» Data excerpt:
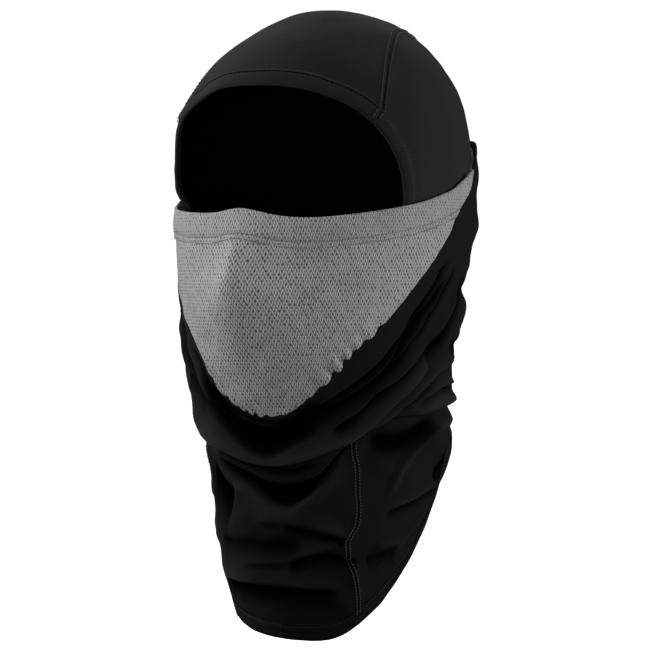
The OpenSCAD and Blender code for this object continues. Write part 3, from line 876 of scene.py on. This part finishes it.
def neck_lift(deg, z):
    """The neck's folds, the dark pocket under the cowl, and the part that is tucked up inside it."""
    folds = relief(NECK_FOLDS, deg, z, NECK_STEP) * (1 - 0.6 * swell(deg, -58, 14))
    pocket, inside = neck_pocket(deg, z)
    tuck = -5.0 * smooth((z - along(COWL_LOW, deg) + 3) / 8)
    low = along(HEM_LOW, deg)
    still = 0.25 + 0.75 * smooth((z - low) / 16)
    p = paired(deg * NECK_STEP, z)
    fine = 0.3 * waves(p * (0.5, 1.0), 13, 31) + 0.6 * waves(p * (0.6, 1.0), 36, 32)
    return (folds + fine) * still + np.minimum(pocket, tuck * (1 - inside) + pocket * inside)


def gathers(deg):
    """The puckers along the seam of mesh and cowl, from -1 in a notch to 1 on a lobe."""
    on_left = between(deg, 24, 64, 8, 12)
    under_chin = between(deg, -22, 22, 8, 8)
    lobes = np.abs(np.sin(np.pi * (deg + 1.1 * np.sin(deg / 3.7)) / 4.8)) ** 0.8
    return (on_left + 0.6 * under_chin) * (2 * lobes - 1) * (0.75 + 0.35 * np.sin(deg / 2.9))


def mesh_edge(deg):
    """The seam of mesh and cowl, scalloped by its gathers."""
    return along(COWL_TOP, deg) - 1.0 * gathers(deg)


def mask_lift(deg, z):
    """Small puckers where the mesh is gathered into the cowl, and the mesh's own soft waves."""
    edge = mesh_edge(deg)
    pucker = 1.7 * gathers(deg + 0.34 * (z - edge)) * swell(z, edge, 7.5)
    tuck = -2.0 * smooth((edge + 0.6 - z) / 3.0)
    p = mask_form(deg, z)
    soft = 0.35 * waves(p, 30, 41) + 0.10 * waves(p, 11, 42)
    return pucker + tuck + soft


mask_surface = lifted(mask_form, mask_lift)


def cowl_surface(deg, z):
    """The folded cowl. Its ridges lean down and away from the mesh, so that they hang over the valleys."""
    lift = cowl_lift(deg, z)
    slope = (along(COWL_TOP, deg + 4) - along(COWL_TOP, deg - 4)) / 8
    lean = np.clip(0.5 * lift, -1.5, 3.0) / np.hypot(slope, COWL_STEP)
    return out_from(outer_form, deg + slope * lean / COWL_STEP, z - COWL_STEP * lean, lift)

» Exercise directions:
Write the complete data out, exactly as above.

» Result for this exercise:
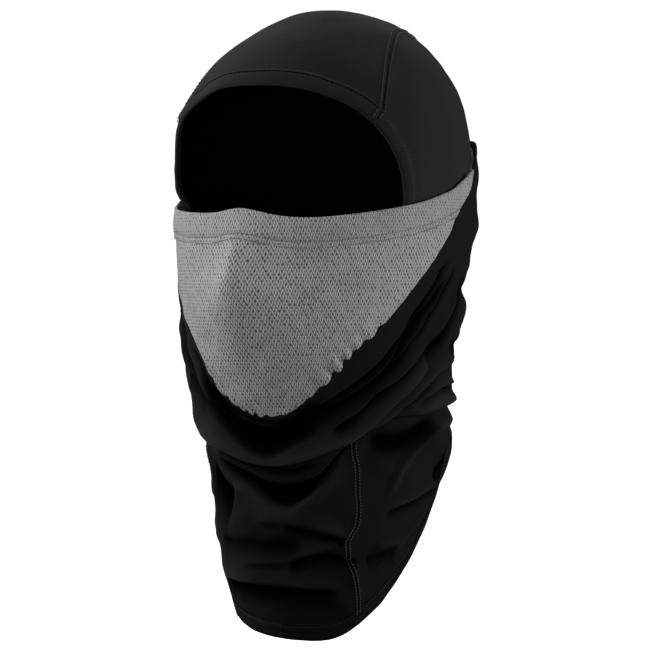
The OpenSCAD and Blender code for this object continues. Write part 3, from line 876 of scene.py on. This part finishes it.
def neck_lift(deg, z):
    """The neck's folds, the dark pocket under the cowl, and the part that is tucked up inside it."""
    folds = relief(NECK_FOLDS, deg, z, NECK_STEP) * (1 - 0.6 * swell(deg, -58, 14))
    pocket, inside = neck_pocket(deg, z)
    tuck = -5.0 * smooth((z - along(COWL_LOW, deg) + 3) / 8)
    low = along(HEM_LOW, deg)
    still = 0.25 + 0.75 * smooth((z - low) / 16)
    p = paired(deg * NECK_STEP, z)
    fine = 0.3 * waves(p * (0.5, 1.0), 13, 31) + 0.6 * waves(p * (0.6, 1.0), 36, 32)
    return (folds + fine) * still + np.minimum(pocket, tuck * (1 - inside) + pocket * inside)


def gathers(deg):
    """The puckers along the seam of mesh and cowl, from -1 in a notch to 1 on a lobe."""
    on_left = between(deg, 24, 64, 8, 12)
    under_chin = between(deg, -22, 22, 8, 8)
    lobes = np.abs(np.sin(np.pi * (deg + 1.1 * np.sin(deg / 3.7)) / 4.8)) ** 0.8
    return (on_left + 0.6 * under_chin) * (2 * lobes - 1) * (0.75 + 0.35 * np.sin(deg / 2.9))


def mesh_edge(deg):
    """The seam of mesh and cowl, scalloped by its gathers."""
    return along(COWL_TOP, deg) - 1.0 * gathers(deg)


def mask_lift(deg, z):
    """Small puckers where the mesh is gathered into the cowl, and the mesh's own soft waves."""
    edge = mesh_edge(deg)
    pucker = 1.7 * gathers(deg + 0.34 * (z - edge)) * swell(z, edge, 7.5)
    tuck = -2.0 * smooth((edge + 0.6 - z) / 3.0)
    p = mask_form(deg, z)
    soft = 0.35 * waves(p, 30, 41) + 0.10 * waves(p, 11, 42)
    return pucker + tuck + soft


mask_surface = lifted(mask_form, mask_lift)


def cowl_surface(deg, z):
    """The folded cowl. Its ridges lean down and away from the mesh, so that they hang over the valleys."""
    lift = cowl_lift(deg, z)
    slope = (along(COWL_TOP, deg + 4) - along(COWL_TOP, deg - 4)) / 8
    lean = np.clip(0.5 * lift, -1.5, 3.0) / np.hypot(slope, COWL_STEP)
    return out_from(outer_form, deg + slope * lean / COWL_STEP, z - COWL_STEP * lean, lift)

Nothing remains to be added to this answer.